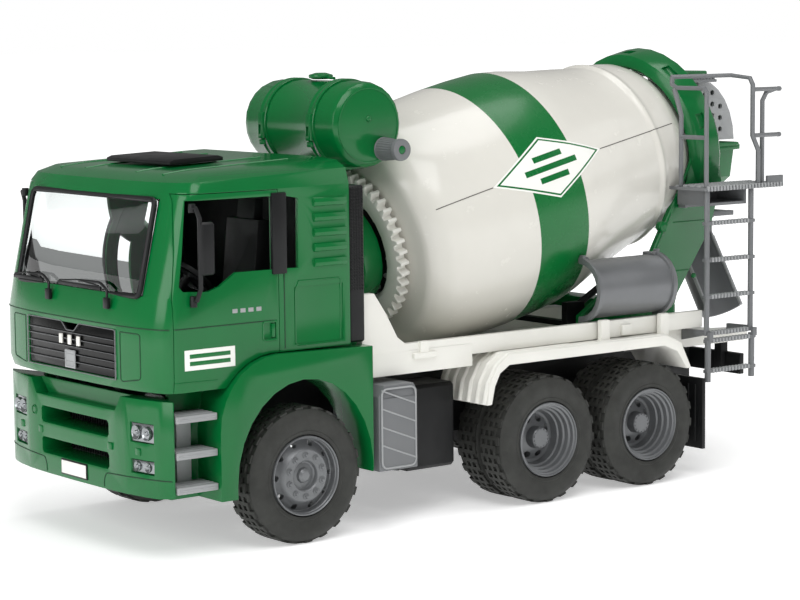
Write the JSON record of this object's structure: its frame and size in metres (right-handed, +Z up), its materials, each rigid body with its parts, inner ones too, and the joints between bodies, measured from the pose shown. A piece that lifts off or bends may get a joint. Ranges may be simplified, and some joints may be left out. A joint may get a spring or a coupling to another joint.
{
  "type": "toy cement mixer truck",
  "caption": "Toy concrete mixer truck with tilting cab, opening doors, rolling axles, knob-driven tilted drum, hopper, swivelling chute and folding ladder.",
  "frame": {"origin": "centre of the footprint of the whole truck, on the ground under the tyres", "axes": "+X towards the front of the truck, +Y towards its left side, +Z up"},
  "size_m": [0.477, 0.1836, 0.2582],
  "materials": {
    "green_abs": "glossy moulded ABS",
    "white_abs": "satin moulded ABS, warm white",
    "drum_abs": "glossy moulded ABS, warm grey white with a green band",
    "grey_abs": "satin moulded plastic, grey",
    "silver_abs": "satin moulded plastic, silver grey",
    "black_abs": "satin moulded plastic, black",
    "tyre_pvc": "soft moulded tyre, matt",
    "clear_ps": "clear moulded plastic",
    "lamp_ps": "clear lens over a silver reflector",
    "steel_axle": "drawn steel wire"
  },
  "bodies": {
    "chassis": {"chassis_frame": "black_abs", "fuel_tank": "grey_abs", "battery_box": "grey_abs", "bumper": "green_abs", "headlight_left": "lamp_ps", "headlight_right": "lamp_ps", "front_mudguard_left": "green_abs", "front_mudguard_right": "green_abs", "step_treads_left": "grey_abs", "step_treads_right": "grey_abs", "mixer_subframe": "white_abs", "rear_mudguard_left": "white_abs", "rear_mudguard_right": "white_abs", "tail_light_bar": "black_abs", "drum_front_bracket": "green_abs", "water_tank": "green_abs", "tank_cap": "green_abs", "drum_rear_frame": "green_abs", "drum_stay": "black_abs", "hopper": "green_abs", "hopper_guard": "grey_abs", "platform": "grey_abs", "handrail": "grey_abs", "ladder_upper": "grey_abs", "chute_bracket": "grey_abs"},
    "front_wheels": {"front_axle": "steel_axle", "front_axle_rim_left": "silver_abs", "front_axle_tyre_left": "tyre_pvc", "front_axle_rim_right": "silver_abs", "front_axle_tyre_right": "tyre_pvc"},
    "middle_wheels": {"middle_axle": "steel_axle", "middle_axle_rim_left": "silver_abs", "middle_axle_tyre_left": "tyre_pvc", "middle_axle_rim_right": "silver_abs", "middle_axle_tyre_right": "tyre_pvc"},
    "rear_wheels": {"rear_axle": "steel_axle", "rear_axle_rim_left": "silver_abs", "rear_axle_tyre_left": "tyre_pvc", "rear_axle_rim_right": "silver_abs", "rear_axle_tyre_right": "tyre_pvc"},
    "cab": {"cab_shell": "green_abs", "windscreen": "clear_ps", "grille": "black_abs", "cab_interior": "black_abs", "seats": "black_abs", "steering_wheel": "black_abs", "roof_hatch": "black_abs", "air_intake": "black_abs"},
    "door_left": {"door_left": "green_abs"},
    "door_right": {"door_right": "green_abs"},
    "mirror_left": {"mirror_left": "black_abs"},
    "mirror_right": {"mirror_right": "black_abs"},
    "drum": {"drum_shell": "drum_abs", "drum_gear_ring": "white_abs"},
    "drive_pinion": {"drive_pinion": "white_abs"},
    "drive_knob": {"drive_knob": "grey_abs"},
    "chute": {"chute": "grey_abs"},
    "chute_extension": {"chute_extension": "silver_abs"},
    "ladder_lower": {"ladder_lower": "grey_abs"}
  },
  "joints": [
    {"name": "front_axle_spin", "type": "hinge", "parent": "chassis", "child": "front_wheels", "pos_m": [0.1465, 0, 0.037], "axis": [0, 1, 0], "continuous": true},
    {"name": "middle_axle_spin", "type": "hinge", "parent": "chassis", "child": "middle_wheels", "pos_m": [-0.0245, 0, 0.037], "axis": [0, 1, 0], "continuous": true},
    {"name": "rear_axle_spin", "type": "hinge", "parent": "chassis", "child": "rear_wheels", "pos_m": [-0.1042, 0, 0.037], "axis": [0, 1, 0], "continuous": true},
    {"name": "cab_tilt", "type": "hinge", "parent": "chassis", "child": "cab", "pos_m": [0.231, 0, 0.09], "axis": [0, 1, 0], "range_deg": [0, 40]},
    {"name": "door_left_open", "type": "hinge", "parent": "cab", "child": "door_left", "pos_m": [0.2266, 0.083, 0.12], "axis": [0, 0, -1], "range_deg": [0, 65]},
    {"name": "door_right_open", "type": "hinge", "parent": "cab", "child": "door_right", "pos_m": [0.2266, -0.083, 0.12], "axis": [0, 0, 1], "range_deg": [0, 65]},
    {"name": "mirror_left_fold", "type": "hinge", "parent": "door_left", "child": "mirror_left", "pos_m": [0.2153, 0.0852, 0.16], "axis": [0, 0, -1], "range_deg": [-20, 60]},
    {"name": "mirror_right_fold", "type": "hinge", "parent": "door_right", "child": "mirror_right", "pos_m": [0.2153, -0.0852, 0.16], "axis": [0, 0, 1], "range_deg": [-20, 60]},
    {"name": "drum_spin", "type": "hinge", "parent": "chassis", "child": "drum", "pos_m": [0.04184, 0, 0.14833], "axis": [-0.9737, 0, 0.228], "continuous": true},
    {"name": "pinion_spin", "type": "hinge", "parent": "chassis", "child": "drive_pinion", "pos_m": [0.04819, -0.04824, 0.17545], "axis": [-0.9737, 0, 0.228], "continuous": true},
    {"name": "knob_spin", "type": "hinge", "parent": "chassis", "child": "drive_knob", "pos_m": [0.0652, 0.0498, 0.206], "axis": [0, 1, 0], "continuous": true},
    {"name": "chute_swivel", "type": "hinge", "parent": "chassis", "child": "chute", "pos_m": [-0.222, 0, 0.15], "axis": [0, 0, 1], "range_deg": [-15, 195]},
    {"name": "chute_extension_lift", "type": "slide", "parent": "chassis", "child": "chute_extension", "axis": [0, 0.5, 0.866], "range_m": [0, 0.06]},
    {"name": "ladder_fold", "type": "hinge", "parent": "chassis", "child": "ladder_lower", "pos_m": [-0.1746, 0.0856, 0.0864], "axis": [1, 0, 0], "range_deg": [0, 165]}
  ],
  "couplings": [
    {"joint": "pinion_spin", "follows": "drum_spin", "ratio": -4},
    {"joint": "knob_spin", "follows": "drum_spin", "ratio": -4}
  ]
}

### [Stated exercise]
Please reproduce the entire listing, exactly as shown.

### [Answer to the exercise]
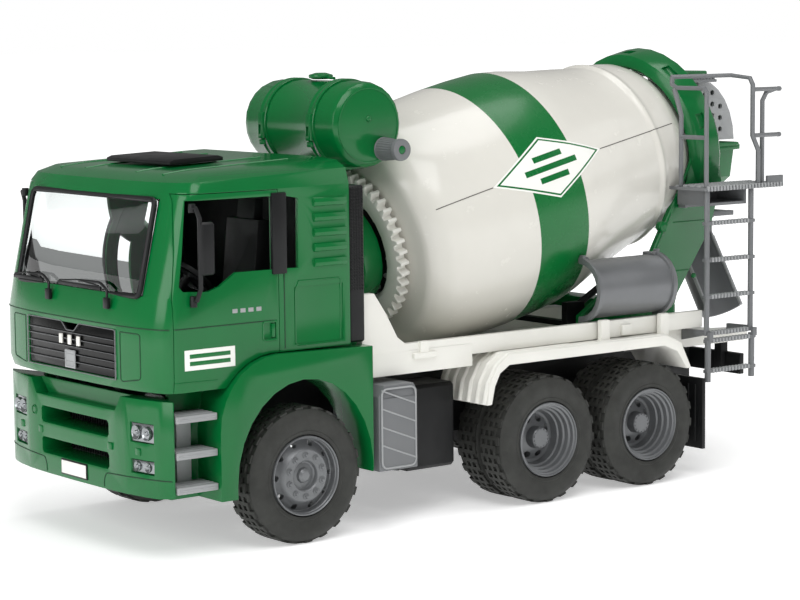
Write the JSON record of this object's structure: its frame and size in metres (right-handed, +Z up), its materials, each rigid body with its parts, inner ones too, and the joints between bodies, measured from the pose shown. A piece that lifts off or bends may get a joint. Ranges may be simplified, and some joints may be left out. A joint may get a spring or a coupling to another joint.
{
  "type": "toy cement mixer truck",
  "caption": "Toy concrete mixer truck with tilting cab, opening doors, rolling axles, knob-driven tilted drum, hopper, swivelling chute and folding ladder.",
  "frame": {"origin": "centre of the footprint of the whole truck, on the ground under the tyres", "axes": "+X towards the front of the truck, +Y towards its left side, +Z up"},
  "size_m": [0.477, 0.1836, 0.2582],
  "materials": {
    "green_abs": "glossy moulded ABS",
    "white_abs": "satin moulded ABS, warm white",
    "drum_abs": "glossy moulded ABS, warm grey white with a green band",
    "grey_abs": "satin moulded plastic, grey",
    "silver_abs": "satin moulded plastic, silver grey",
    "black_abs": "satin moulded plastic, black",
    "tyre_pvc": "soft moulded tyre, matt",
    "clear_ps": "clear moulded plastic",
    "lamp_ps": "clear lens over a silver reflector",
    "steel_axle": "drawn steel wire"
  },
  "bodies": {
    "chassis": {"chassis_frame": "black_abs", "fuel_tank": "grey_abs", "battery_box": "grey_abs", "bumper": "green_abs", "headlight_left": "lamp_ps", "headlight_right": "lamp_ps", "front_mudguard_left": "green_abs", "front_mudguard_right": "green_abs", "step_treads_left": "grey_abs", "step_treads_right": "grey_abs", "mixer_subframe": "white_abs", "rear_mudguard_left": "white_abs", "rear_mudguard_right": "white_abs", "tail_light_bar": "black_abs", "drum_front_bracket": "green_abs", "water_tank": "green_abs", "tank_cap": "green_abs", "drum_rear_frame": "green_abs", "drum_stay": "black_abs", "hopper": "green_abs", "hopper_guard": "grey_abs", "platform": "grey_abs", "handrail": "grey_abs", "ladder_upper": "grey_abs", "chute_bracket": "grey_abs"},
    "front_wheels": {"front_axle": "steel_axle", "front_axle_rim_left": "silver_abs", "front_axle_tyre_left": "tyre_pvc", "front_axle_rim_right": "silver_abs", "front_axle_tyre_right": "tyre_pvc"},
    "middle_wheels": {"middle_axle": "steel_axle", "middle_axle_rim_left": "silver_abs", "middle_axle_tyre_left": "tyre_pvc", "middle_axle_rim_right": "silver_abs", "middle_axle_tyre_right": "tyre_pvc"},
    "rear_wheels": {"rear_axle": "steel_axle", "rear_axle_rim_left": "silver_abs", "rear_axle_tyre_left": "tyre_pvc", "rear_axle_rim_right": "silver_abs", "rear_axle_tyre_right": "tyre_pvc"},
    "cab": {"cab_shell": "green_abs", "windscreen": "clear_ps", "grille": "black_abs", "cab_interior": "black_abs", "seats": "black_abs", "steering_wheel": "black_abs", "roof_hatch": "black_abs", "air_intake": "black_abs"},
    "door_left": {"door_left": "green_abs"},
    "door_right": {"door_right": "green_abs"},
    "mirror_left": {"mirror_left": "black_abs"},
    "mirror_right": {"mirror_right": "black_abs"},
    "drum": {"drum_shell": "drum_abs", "drum_gear_ring": "white_abs"},
    "drive_pinion": {"drive_pinion": "white_abs"},
    "drive_knob": {"drive_knob": "grey_abs"},
    "chute": {"chute": "grey_abs"},
    "chute_extension": {"chute_extension": "silver_abs"},
    "ladder_lower": {"ladder_lower": "grey_abs"}
  },
  "joints": [
    {"name": "front_axle_spin", "type": "hinge", "parent": "chassis", "child": "front_wheels", "pos_m": [0.1465, 0, 0.037], "axis": [0, 1, 0], "continuous": true},
    {"name": "middle_axle_spin", "type": "hinge", "parent": "chassis", "child": "middle_wheels", "pos_m": [-0.0245, 0, 0.037], "axis": [0, 1, 0], "continuous": true},
    {"name": "rear_axle_spin", "type": "hinge", "parent": "chassis", "child": "rear_wheels", "pos_m": [-0.1042, 0, 0.037], "axis": [0, 1, 0], "continuous": true},
    {"name": "cab_tilt", "type": "hinge", "parent": "chassis", "child": "cab", "pos_m": [0.231, 0, 0.09], "axis": [0, 1, 0], "range_deg": [0, 40]},
    {"name": "door_left_open", "type": "hinge", "parent": "cab", "child": "door_left", "pos_m": [0.2266, 0.083, 0.12], "axis": [0, 0, -1], "range_deg": [0, 65]},
    {"name": "door_right_open", "type": "hinge", "parent": "cab", "child": "door_right", "pos_m": [0.2266, -0.083, 0.12], "axis": [0, 0, 1], "range_deg": [0, 65]},
    {"name": "mirror_left_fold", "type": "hinge", "parent": "door_left", "child": "mirror_left", "pos_m": [0.2153, 0.0852, 0.16], "axis": [0, 0, -1], "range_deg": [-20, 60]},
    {"name": "mirror_right_fold", "type": "hinge", "parent": "door_right", "child": "mirror_right", "pos_m": [0.2153, -0.0852, 0.16], "axis": [0, 0, 1], "range_deg": [-20, 60]},
    {"name": "drum_spin", "type": "hinge", "parent": "chassis", "child": "drum", "pos_m": [0.04184, 0, 0.14833], "axis": [-0.9737, 0, 0.228], "continuous": true},
    {"name": "pinion_spin", "type": "hinge", "parent": "chassis", "child": "drive_pinion", "pos_m": [0.04819, -0.04824, 0.17545], "axis": [-0.9737, 0, 0.228], "continuous": true},
    {"name": "knob_spin", "type": "hinge", "parent": "chassis", "child": "drive_knob", "pos_m": [0.0652, 0.0498, 0.206], "axis": [0, 1, 0], "continuous": true},
    {"name": "chute_swivel", "type": "hinge", "parent": "chassis", "child": "chute", "pos_m": [-0.222, 0, 0.15], "axis": [0, 0, 1], "range_deg": [-15, 195]},
    {"name": "chute_extension_lift", "type": "slide", "parent": "chassis", "child": "chute_extension", "axis": [0, 0.5, 0.866], "range_m": [0, 0.06]},
    {"name": "ladder_fold", "type": "hinge", "parent": "chassis", "child": "ladder_lower", "pos_m": [-0.1746, 0.0856, 0.0864], "axis": [1, 0, 0], "range_deg": [0, 165]}
  ],
  "couplings": [
    {"joint": "pinion_spin", "follows": "drum_spin", "ratio": -4},
    {"joint": "knob_spin", "follows": "drum_spin", "ratio": -4}
  ]
}